- Supreme Court of the United States

Submitted March 13, 1922 Decided March 27, 1922
- Full case name: United Zinc & Chemical Co. v. Britt
- Citations: 258 U.S. 268 (more) 42 S. Ct. 299; 66 L. Ed. 615

Case history
- Prior: Kans.Gen.Stats., 1915, §7323, 7324 264 F.7d 5 (8th Cir.)

Holding
- Judgement reversed.

Court membership
- Chief Justice William H. Taft Associate Justices Joseph McKenna · Oliver W. Holmes Jr.
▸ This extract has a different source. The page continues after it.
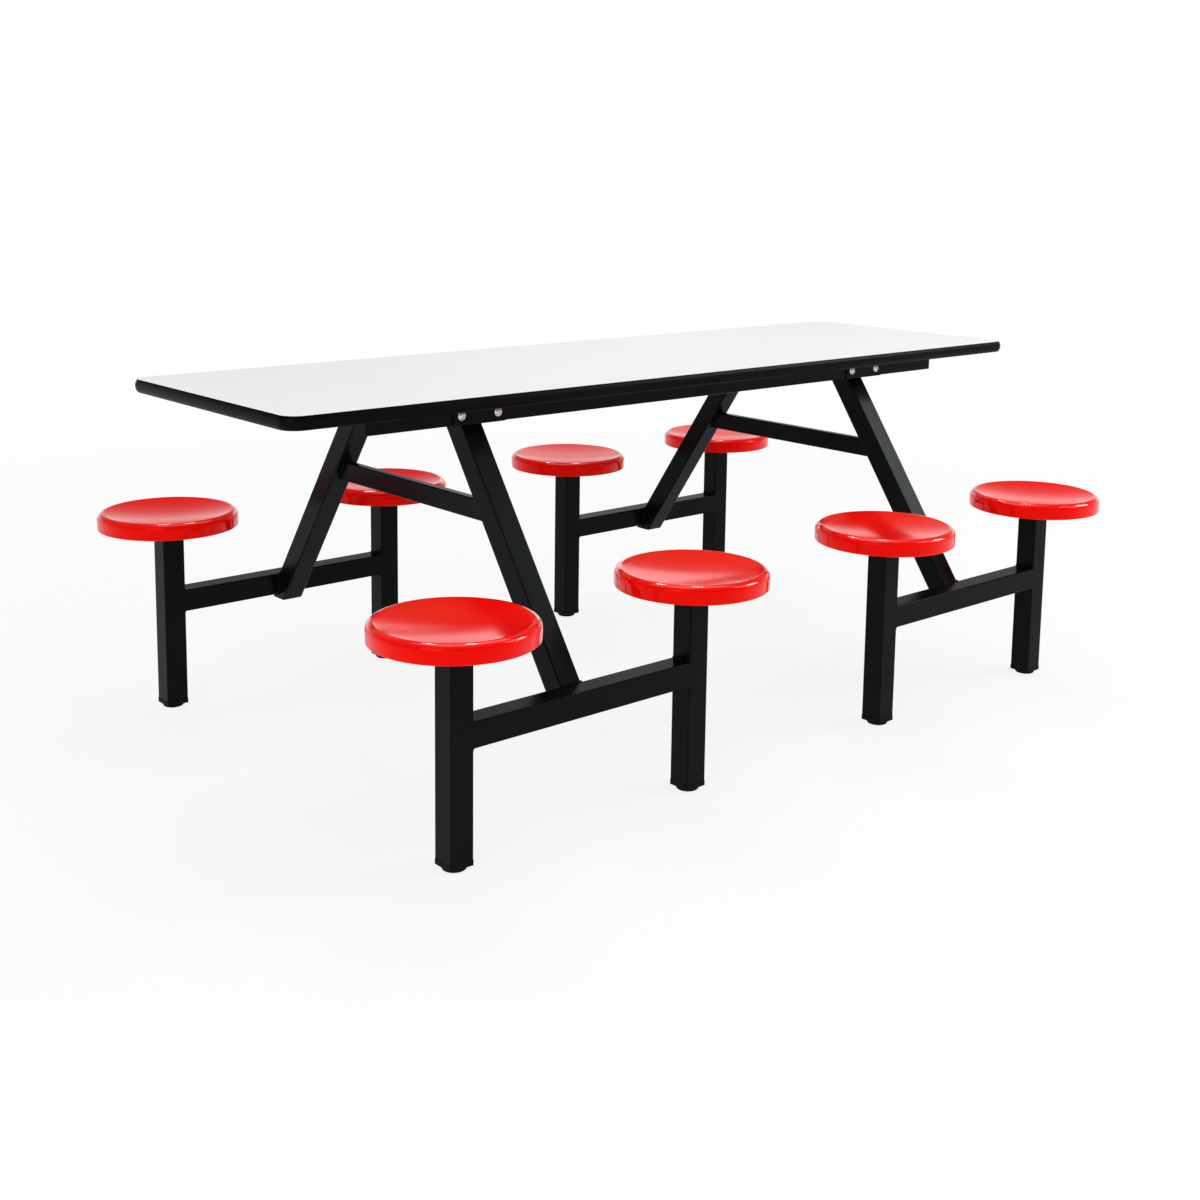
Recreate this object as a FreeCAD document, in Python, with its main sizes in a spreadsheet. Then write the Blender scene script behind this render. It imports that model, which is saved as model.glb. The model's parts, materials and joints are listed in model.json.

William R. Day · Willis Van Devanter Mahlon Pitney · James C. McReynolds Louis Brandeis · John H. Clarke

Case opinions
- Majority: Holmes
- Dissent: Clarke, joined by Taft, Day

= United Zinc & Chemical Co. v. Britt =

United Zinc & Chemical Co. v. Britt, 258 U.S. 268 (1922), was a case decided by the Supreme Court of the United States that limited liability for landowners regarding injuries to child trespassers.

==Holding==
The court held that a landowner was not liable under the attractive nuisance doctrine if the child had not been attracted to the land by the condition that injured him. This case has since been overturned.